“Homeporting of cruise lines could help significantly in increasing the amount that cruise visitors spend in the country”
NASSAU, BAHAMAS — Homeporting of cruise lines in The Bahamas could significantly increase cruise passenger spend, according to an Inter-American Development Bank (IDB) report that noted it takes 28 cruise visitors to equal the spend of one stopover visitor.
The IDB, in its Caribbean quarterly bulletin, noted this nation’s recovery will depend critically on the recovery of the tourism sector. While this nation saw its visitor arrival numbers plummet to zero at the onset of the pandemic, it was noted that moving forward, this nation’s geographic proximity to the United States” may give it an advantage over other, more distant international destinations”.

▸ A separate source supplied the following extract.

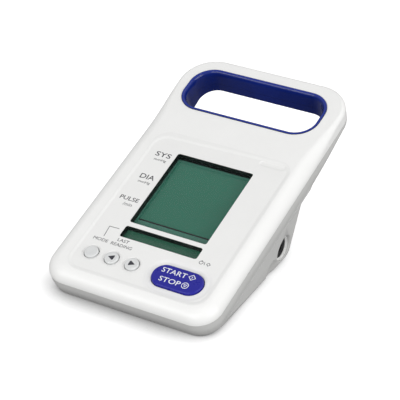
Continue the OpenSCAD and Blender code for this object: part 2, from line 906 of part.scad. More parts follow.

According to the IDB country summary by Gralyn Frazier, while cruise visitors represent three-fourths of arrivals to this nation, based on data on the average expenditure per tourist, it now takes 28 cruise visitors to equal the spending of one stopover visitor.
“Homeporting of cruise lines could help significantly in increasing the amount that cruise visitors spend in the country,” it was noted.
“Homeporting could significantly increase spending by cruise travelers, as many would spend (at least) a night in a hotel before embarking and upon disembarking. This could boost spending on hospitality, food services and other items per cruise ship passenger, and it could also increase the overall flow of cruise ship passengers.
“There has been good news recently on this front, as Royal Caribbean announced it would homeport in Nassau starting in June 2021, and Crystal Cruises announced it would start to do so in July.”
The report noted that even though domestic tourism only averaged 19 percent of total tourism expenditure within the country (from 2015 to 2019), the country “contains many natural wonders that could serve for an expansion of the domestic segment during a recovery phase”.
“Many analysts believe that business travel will recover more slowly than leisure travel, but in The Bahamas, business travel accounts for only 11 percent of total tourism expenditure — half the global average,” the report noted.
The report further noted: “There is clearly scope for improving backward linkages with the rest of the economy, including agriculture. There is also scope for improving the efficiency of tourism services through digitization, and also by lowering the cost of electricity via renewable energy.
“Finally, The Bahamas offers scope for diversifying the type of tourism offerings, including eco-tourism (both blue and green), health and wellness tourism, remote work, retirement services and education services.”